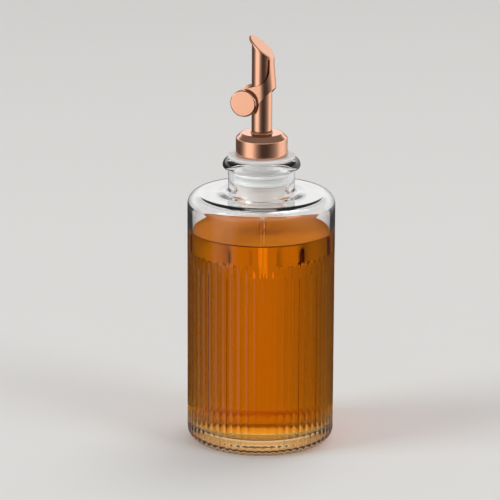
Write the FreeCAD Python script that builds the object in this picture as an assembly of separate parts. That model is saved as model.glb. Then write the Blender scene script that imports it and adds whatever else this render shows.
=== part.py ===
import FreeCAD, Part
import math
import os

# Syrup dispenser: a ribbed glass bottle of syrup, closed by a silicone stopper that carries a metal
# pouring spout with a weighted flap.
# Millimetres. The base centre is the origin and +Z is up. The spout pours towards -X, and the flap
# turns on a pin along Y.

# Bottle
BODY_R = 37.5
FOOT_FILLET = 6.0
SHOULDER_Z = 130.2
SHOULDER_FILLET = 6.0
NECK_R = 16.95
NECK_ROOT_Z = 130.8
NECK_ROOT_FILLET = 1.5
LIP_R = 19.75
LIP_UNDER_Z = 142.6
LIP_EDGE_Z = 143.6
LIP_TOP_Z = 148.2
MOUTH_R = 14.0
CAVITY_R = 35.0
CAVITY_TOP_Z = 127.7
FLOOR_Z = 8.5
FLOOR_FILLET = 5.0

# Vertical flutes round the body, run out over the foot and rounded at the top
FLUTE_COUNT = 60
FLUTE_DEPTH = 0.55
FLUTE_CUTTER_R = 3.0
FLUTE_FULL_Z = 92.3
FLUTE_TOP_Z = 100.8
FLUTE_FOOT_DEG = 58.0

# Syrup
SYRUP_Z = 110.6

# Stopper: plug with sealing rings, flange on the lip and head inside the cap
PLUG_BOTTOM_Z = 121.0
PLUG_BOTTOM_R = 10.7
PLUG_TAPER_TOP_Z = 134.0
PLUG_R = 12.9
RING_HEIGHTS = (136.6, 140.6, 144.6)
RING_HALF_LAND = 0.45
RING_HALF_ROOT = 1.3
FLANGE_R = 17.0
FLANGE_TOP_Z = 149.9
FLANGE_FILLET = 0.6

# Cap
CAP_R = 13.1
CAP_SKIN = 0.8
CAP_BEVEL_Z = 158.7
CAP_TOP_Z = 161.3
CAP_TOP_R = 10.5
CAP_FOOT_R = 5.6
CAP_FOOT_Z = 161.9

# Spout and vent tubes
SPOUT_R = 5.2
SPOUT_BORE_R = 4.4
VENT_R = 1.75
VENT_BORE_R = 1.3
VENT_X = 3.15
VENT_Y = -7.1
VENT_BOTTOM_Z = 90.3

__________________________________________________

■ Written request
Repeat the material word for word from its opening line up to and including the line containing "# turns on a pin along Y.".

■ Answer
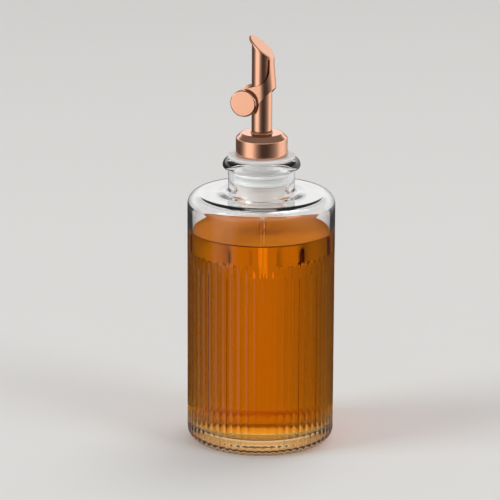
Write the FreeCAD Python script that builds the object in this picture as an assembly of separate parts. That model is saved as model.glb. Then write the Blender scene script that imports it and adds whatever else this render shows.
=== part.py ===
import FreeCAD, Part
import math
import os

# Syrup dispenser: a ribbed glass bottle of syrup, closed by a silicone stopper that carries a metal
# pouring spout with a weighted flap.
# Millimetres. The base centre is the origin and +Z is up. The spout pours towards -X, and the flap
# turns on a pin along Y.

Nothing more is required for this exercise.